Required task: Exactly the lines from the one containing "if empty is" through the one containing "cad_parts[node].hide_render = cad_parts[node].hide_viewport" must be returned; include both ends and nothing else.

━━━━━ Information provided

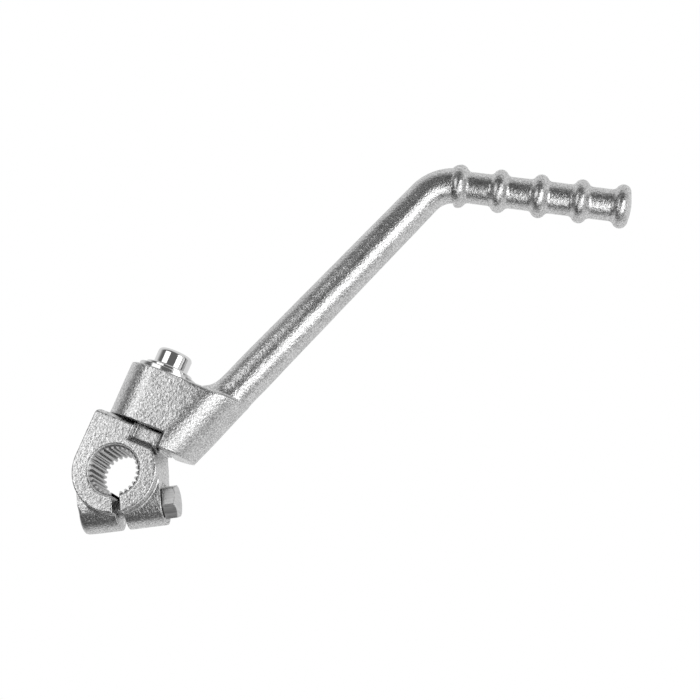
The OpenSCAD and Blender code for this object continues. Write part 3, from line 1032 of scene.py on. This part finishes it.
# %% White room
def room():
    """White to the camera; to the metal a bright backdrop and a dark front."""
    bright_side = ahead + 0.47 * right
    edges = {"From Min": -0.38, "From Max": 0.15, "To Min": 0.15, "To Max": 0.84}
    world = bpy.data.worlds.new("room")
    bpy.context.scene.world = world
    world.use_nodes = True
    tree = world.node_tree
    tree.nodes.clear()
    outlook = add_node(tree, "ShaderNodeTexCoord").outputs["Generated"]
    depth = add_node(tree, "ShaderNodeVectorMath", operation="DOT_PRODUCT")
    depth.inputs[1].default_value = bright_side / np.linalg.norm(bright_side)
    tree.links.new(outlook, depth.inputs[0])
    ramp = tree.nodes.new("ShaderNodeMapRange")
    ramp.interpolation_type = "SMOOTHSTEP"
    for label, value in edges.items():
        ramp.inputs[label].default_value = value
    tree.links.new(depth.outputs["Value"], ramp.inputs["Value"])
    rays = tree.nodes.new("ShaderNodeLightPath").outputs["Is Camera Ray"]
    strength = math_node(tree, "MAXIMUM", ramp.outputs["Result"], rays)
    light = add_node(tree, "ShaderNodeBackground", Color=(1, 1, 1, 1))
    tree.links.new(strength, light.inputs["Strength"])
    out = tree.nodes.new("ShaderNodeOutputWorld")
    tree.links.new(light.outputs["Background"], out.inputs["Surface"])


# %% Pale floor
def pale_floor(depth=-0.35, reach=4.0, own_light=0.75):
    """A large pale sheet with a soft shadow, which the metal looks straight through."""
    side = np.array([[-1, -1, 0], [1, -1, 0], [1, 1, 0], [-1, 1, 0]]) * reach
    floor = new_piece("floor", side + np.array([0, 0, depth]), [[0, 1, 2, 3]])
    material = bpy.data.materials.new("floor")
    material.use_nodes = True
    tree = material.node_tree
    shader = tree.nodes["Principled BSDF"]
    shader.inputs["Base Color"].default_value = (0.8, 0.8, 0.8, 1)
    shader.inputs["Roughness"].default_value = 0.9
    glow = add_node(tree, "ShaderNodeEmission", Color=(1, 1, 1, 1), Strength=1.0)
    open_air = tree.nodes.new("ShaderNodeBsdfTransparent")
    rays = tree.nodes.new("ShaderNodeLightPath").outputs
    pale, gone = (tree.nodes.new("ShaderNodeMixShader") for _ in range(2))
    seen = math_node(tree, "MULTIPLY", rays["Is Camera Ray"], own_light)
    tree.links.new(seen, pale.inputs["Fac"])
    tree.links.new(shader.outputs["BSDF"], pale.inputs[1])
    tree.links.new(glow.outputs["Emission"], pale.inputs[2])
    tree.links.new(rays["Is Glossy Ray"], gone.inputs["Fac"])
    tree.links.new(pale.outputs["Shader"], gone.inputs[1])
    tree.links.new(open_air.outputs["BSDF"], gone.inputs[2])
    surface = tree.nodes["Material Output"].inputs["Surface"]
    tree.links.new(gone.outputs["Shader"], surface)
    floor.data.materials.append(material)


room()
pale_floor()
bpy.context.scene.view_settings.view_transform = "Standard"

━━━━━━━━━━
━━━━━ Information provided

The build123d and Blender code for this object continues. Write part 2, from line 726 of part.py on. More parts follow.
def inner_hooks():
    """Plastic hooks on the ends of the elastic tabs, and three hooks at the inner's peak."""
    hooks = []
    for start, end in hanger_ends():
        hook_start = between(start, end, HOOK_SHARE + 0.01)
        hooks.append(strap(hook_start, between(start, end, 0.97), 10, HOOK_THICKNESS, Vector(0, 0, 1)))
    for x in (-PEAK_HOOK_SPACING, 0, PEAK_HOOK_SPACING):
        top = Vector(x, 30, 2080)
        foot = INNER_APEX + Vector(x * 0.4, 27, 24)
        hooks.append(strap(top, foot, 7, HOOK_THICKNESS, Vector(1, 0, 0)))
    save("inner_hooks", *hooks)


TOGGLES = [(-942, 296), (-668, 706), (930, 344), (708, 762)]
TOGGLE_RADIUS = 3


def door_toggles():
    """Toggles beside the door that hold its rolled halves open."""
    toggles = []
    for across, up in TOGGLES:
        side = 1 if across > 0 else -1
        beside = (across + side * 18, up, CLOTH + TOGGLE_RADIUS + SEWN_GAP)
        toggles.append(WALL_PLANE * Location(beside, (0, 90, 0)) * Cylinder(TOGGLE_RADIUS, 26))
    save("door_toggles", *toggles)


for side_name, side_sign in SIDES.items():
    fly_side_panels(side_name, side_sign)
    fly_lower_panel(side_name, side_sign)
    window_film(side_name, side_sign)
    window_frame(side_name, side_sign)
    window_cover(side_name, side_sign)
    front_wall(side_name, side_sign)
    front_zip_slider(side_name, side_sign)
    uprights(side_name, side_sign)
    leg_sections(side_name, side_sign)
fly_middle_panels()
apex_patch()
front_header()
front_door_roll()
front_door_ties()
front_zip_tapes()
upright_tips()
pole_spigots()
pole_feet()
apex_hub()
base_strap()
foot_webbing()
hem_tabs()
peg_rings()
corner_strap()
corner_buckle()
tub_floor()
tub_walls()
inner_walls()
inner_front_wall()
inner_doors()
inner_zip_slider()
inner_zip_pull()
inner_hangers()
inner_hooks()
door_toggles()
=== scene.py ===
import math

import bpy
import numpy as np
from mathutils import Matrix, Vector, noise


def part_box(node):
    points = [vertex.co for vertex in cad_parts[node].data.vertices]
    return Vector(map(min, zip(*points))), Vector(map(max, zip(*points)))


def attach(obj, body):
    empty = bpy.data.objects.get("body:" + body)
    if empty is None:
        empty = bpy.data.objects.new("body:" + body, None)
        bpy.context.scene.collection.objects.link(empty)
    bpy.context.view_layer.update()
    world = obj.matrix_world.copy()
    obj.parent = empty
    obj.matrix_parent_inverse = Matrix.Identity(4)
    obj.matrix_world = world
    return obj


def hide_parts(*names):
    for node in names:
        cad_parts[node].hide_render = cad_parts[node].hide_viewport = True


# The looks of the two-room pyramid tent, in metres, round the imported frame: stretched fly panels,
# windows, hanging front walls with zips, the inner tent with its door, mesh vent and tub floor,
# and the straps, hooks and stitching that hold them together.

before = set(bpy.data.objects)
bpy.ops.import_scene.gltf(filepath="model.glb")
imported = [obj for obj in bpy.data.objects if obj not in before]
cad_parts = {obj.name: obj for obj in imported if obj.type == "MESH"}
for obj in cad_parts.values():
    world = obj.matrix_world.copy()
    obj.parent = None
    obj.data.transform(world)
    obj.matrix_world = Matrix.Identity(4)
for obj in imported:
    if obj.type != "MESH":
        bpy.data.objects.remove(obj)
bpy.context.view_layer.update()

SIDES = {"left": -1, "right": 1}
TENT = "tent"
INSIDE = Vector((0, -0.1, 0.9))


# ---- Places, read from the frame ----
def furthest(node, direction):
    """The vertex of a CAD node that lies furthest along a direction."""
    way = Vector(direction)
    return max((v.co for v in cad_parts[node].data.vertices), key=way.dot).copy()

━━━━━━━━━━
━━━━━ Information provided

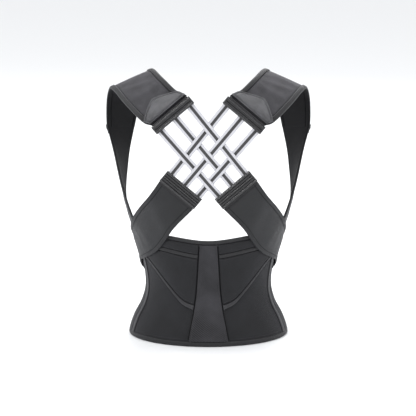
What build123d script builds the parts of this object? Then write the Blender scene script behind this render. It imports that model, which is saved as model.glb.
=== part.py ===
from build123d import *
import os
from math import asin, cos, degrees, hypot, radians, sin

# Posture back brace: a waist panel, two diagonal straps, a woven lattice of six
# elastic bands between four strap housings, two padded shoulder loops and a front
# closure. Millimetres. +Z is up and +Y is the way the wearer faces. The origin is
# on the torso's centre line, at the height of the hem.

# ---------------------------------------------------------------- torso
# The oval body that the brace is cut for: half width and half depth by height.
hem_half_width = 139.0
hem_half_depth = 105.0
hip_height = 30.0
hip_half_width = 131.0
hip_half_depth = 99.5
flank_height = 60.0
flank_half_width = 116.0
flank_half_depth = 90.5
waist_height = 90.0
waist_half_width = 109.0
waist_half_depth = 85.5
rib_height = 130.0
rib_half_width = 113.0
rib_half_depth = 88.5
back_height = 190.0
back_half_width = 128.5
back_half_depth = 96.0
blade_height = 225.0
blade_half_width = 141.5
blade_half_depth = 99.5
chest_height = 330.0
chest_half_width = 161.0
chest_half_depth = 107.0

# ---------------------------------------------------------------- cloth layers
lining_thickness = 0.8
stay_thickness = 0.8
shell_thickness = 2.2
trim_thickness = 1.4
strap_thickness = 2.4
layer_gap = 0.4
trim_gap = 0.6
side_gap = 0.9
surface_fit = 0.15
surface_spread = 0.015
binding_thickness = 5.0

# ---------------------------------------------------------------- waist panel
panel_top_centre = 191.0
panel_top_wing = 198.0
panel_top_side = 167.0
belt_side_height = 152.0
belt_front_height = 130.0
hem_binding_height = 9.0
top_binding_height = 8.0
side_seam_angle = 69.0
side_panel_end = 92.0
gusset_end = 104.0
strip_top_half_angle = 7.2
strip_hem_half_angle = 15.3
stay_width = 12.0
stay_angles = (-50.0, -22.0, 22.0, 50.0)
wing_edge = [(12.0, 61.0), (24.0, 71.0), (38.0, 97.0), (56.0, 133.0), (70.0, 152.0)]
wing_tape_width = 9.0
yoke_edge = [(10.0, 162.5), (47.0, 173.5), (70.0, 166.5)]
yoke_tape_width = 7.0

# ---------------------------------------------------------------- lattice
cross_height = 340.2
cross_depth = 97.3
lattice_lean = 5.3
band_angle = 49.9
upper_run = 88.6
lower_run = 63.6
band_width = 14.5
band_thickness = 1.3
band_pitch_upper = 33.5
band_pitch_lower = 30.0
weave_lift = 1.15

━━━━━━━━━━

Answer in full:
    if empty is None:
        empty = bpy.data.objects.new("body:" + body, None)
        bpy.context.scene.collection.objects.link(empty)
    bpy.context.view_layer.update()
    world = obj.matrix_world.copy()
    obj.parent = empty
    obj.matrix_parent_inverse = Matrix.Identity(4)
    obj.matrix_world = world
    return obj


def hide_parts(*names):
    for node in names:
        cad_parts[node].hide_render = cad_parts[node].hide_viewport = True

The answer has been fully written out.